The credit crisis is another negative factor, increasing the cost of credit and restricting it even as the Bank of Canada lowers its key rate, raising doubts about a real estate market that has been riding on a wave of confidence. The economic factor that has most consistently correlated with commercial bankruptcy filings in the past has been the cost of credit. No one expects to see Florida-style McMansion ghost towns in B.C., but, then again, it wasn’t long ago that no one expected to see them in Florida.

Meanwhile, Lewis-Hand spends her leisure hours acting as her own financial advisor. She reads the economic press and makes her own investment calls, a pastime she calls “relaxing” compared to her professional life. It also offers better returns than most mutual funds, she says. During this extended boom and heady expansion of business for most practice areas except her own, she doesn’t work on cases outside bankruptcy and insolvency, preferring to stay current with new case law (there’s no time for homework when a company is going under).
Her main satisfaction remains being able to turn around a failing company: keeping employees on the job and putting assets back to work. The practice of law is too stressful not to have that personal reward, she says. Would she use a liquidating CCAA if it were in the best interests of a corporate client? “Yes, I would, regardless of my personal view in a matter and provided that what is being contemplated is lawful and ethical. I have a duty to do what is in the best interests of the client. When you go to court, you go to win.”

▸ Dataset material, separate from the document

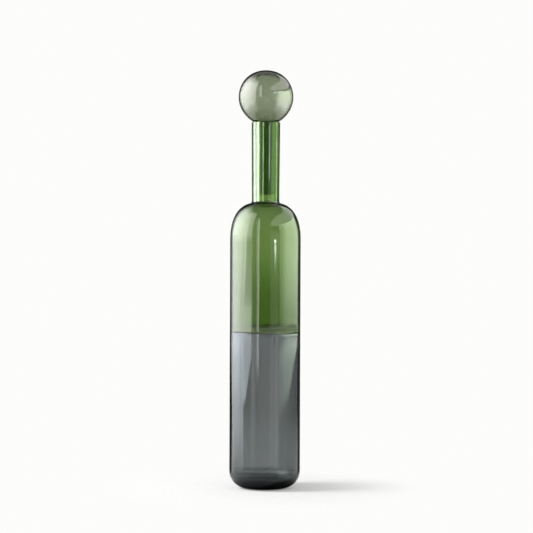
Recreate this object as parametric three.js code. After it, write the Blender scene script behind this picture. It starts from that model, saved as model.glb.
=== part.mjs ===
// Tall hand-blown glass bottle in two colours, with a hollow ball stopper.
// Millimetres, +Z up. The origin is the middle of the foot, on the surface that it stands on.

import * as THREE from 'three'

// Fineness of the round forms
const facets = 48
const heel_steps = 9
const inner_heel_steps = 6
const shoulder_steps = 11
const ball_steps = 14
const small_steps = 4
const lip_steps = 6

// Body, outside
const body_radius = 45
const foot_ring_width = 4.5
const heel_height = 23
const heel_fullness = 2.2
const shoulder_start = 314
const shoulder_height = 49
const shoulder_fullness = 2.4
const shoulder_overrun = 7.5

// Body, inside
const body_wall = 3
const floor_thickness = 11
const floor_crown = 1.6
const inner_heel_width = 13
const inner_heel_height = 14
const round_corner = 2

// Punt, ground into the underside inside the foot ring
const punt_radius = 15.5
const punt_depth = 3.5

// Seam, where the green skirt laps round the thinned grey lip
const seam_height = 196
const seam_lap = 11.5
const skirt_wall = 1.7
const lip_wall = 1.8
const lap_blend = 4

// Neck
const neck_length = 103
const neck_root_radius = 17.5
const neck_top_radius = 18.15
const neck_wall = 2.8
const neck_flare = 2
const neck_flare_height = 3.4

// Stopper
const ball_radius = 34.95
const ball_wall = 2
const stem_length = 90
const stem_wall = 2.5
const stem_clearance = 4.4
const stem_flare = 1.2
const stem_flare_height = 2.4
const stem_end_bevel = 0.5
const seat_gap = 0.15

// Radii and heights that follow from the sizes above
const inner_radius = body_radius - body_wall
const foot_radius = punt_radius + foot_ring_width
const lip_outer_radius = body_radius - skirt_wall
const lip_inner_radius = lip_outer_radius - lip_wall
const lip_top = seam_height + seam_lap
const neck_bore = neck_root_radius - neck_wall
const neck_top_bore = neck_top_radius - neck_wall
const collar_radius = neck_root_radius + neck_flare
const stem_radius = neck_bore - stem_clearance
const stem_bore = stem_radius - stem_wall
const ball_root_radius = stem_radius + stem_flare
const ball_root_depth = Math.sqrt(ball_radius ** 2 - ball_root_radius ** 2)
const ball_cavity_radius = ball_radius - ball_wall

// The shoulder levels off this far from the axis, hidden under the neck
const crown_radius = neck_root_radius - shoulder_overrun
const collar_height = shoulder_start + fall_of_curve(
  (collar_radius - crown_radius) / (body_radius - crown_radius), shoulder_height, shoulder_fullness)
const rim_height = collar_height + neck_length

// The ball rests in the rounded lip: the gap is between the sphere and the ring of the lip
const rim_round = neck_wall / 2
const rim_ring_radius = neck_top_radius - rim_round
const rim_ring_height = rim_height - rim_round
const ball_height = rim_ring_height
  + Math.sqrt((ball_radius + rim_round + seat_gap) ** 2 - rim_ring_radius ** 2)

// Height of a superellipse quadrant at a share of its width
function fall_of_curve(share, height, fullness) {
  return height * (1 - share ** fullness) ** (1 / fullness)
}

// A point of a half section: distance from the axis, then height
function at(radius, height) {
  const on_axis = Math.abs(radius) < 1e-9
  return new THREE.Vector2(on_axis ? 0 : radius, height)
}

// Part of a superellipse about a centre, from one angle to another, both measured from straight
// outwards. A fullness of 2 is a plain ellipse, and more than 2 gives a squarer corner.
function curve(centre, width, height, fullness, from, to, steps) {
  const points = []
  for (let i = 0; i <= steps; i++) {
    const angle = from + ((to - from) * i) / steps
    const out = Math.abs(Math.cos(angle)) ** (2 / fullness) * Math.sign(Math.cos(angle))
    const up = Math.abs(Math.sin(angle)) ** (2 / fullness) * Math.sign(Math.sin(angle))
    points.push(at(centre.x + width * out, centre.y + height * up))
  }
  return points
}

function arc(centre, radius, from, to, steps) {
  return curve(centre, radius, radius, round_corner, from, to, steps)
}

// The angle at which a superellipse about a centre reaches a distance from the axis
function angle_at(radius, centre_radius, width, fullness) {
  return Math.acos(((radius - centre_radius) / width) ** (fullness / 2))
}

// Turns a closed half section, which runs up the outside and down the inside, round the axis
function revolve(name, section, material) {
  const geometry = new THREE.LatheGeometry(section, facets)
  geometry.rotateX(Math.PI / 2)
  const mesh = new THREE.Mesh(geometry, material)
  mesh.name = name
  return mesh
}

function closed(section) {
  return [...section, section[0]]
}

function glass(color) {
  return new THREE.MeshStandardMaterial({ color, roughness: 0.05, metalness: 0 })
}

// Shallow dome that rises from a rim on the way in to the axis, listed from the axis outwards
function dome(edge_radius, edge_height, rise) {
  const points = []
  for (let i = 0; i < small_steps; i++) {
    const share = i / small_steps
    points.push(at(edge_radius * share, edge_height + rise * (1 - share ** 2)))
  }
  return points
}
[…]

In fact, she’s already getting calls from corporate directors who are worried about liability in the event of a recession-induced bankruptcy, though Lewis-Hand thinks it will take about a year and a half for the economic tide to fully turn. She noted the first cracks in B.C.’s resource sector in 2007 and believes, as do others, that the real downturn will begin when the 2010 Olympics’ major construction projects wind up. But by then it may be too late to devise a strategy to protect yourself from bankruptcy – your own or someone else’s. It may also be too late to retain Bonita Lewis-Hand. The best vultures will be in high demand.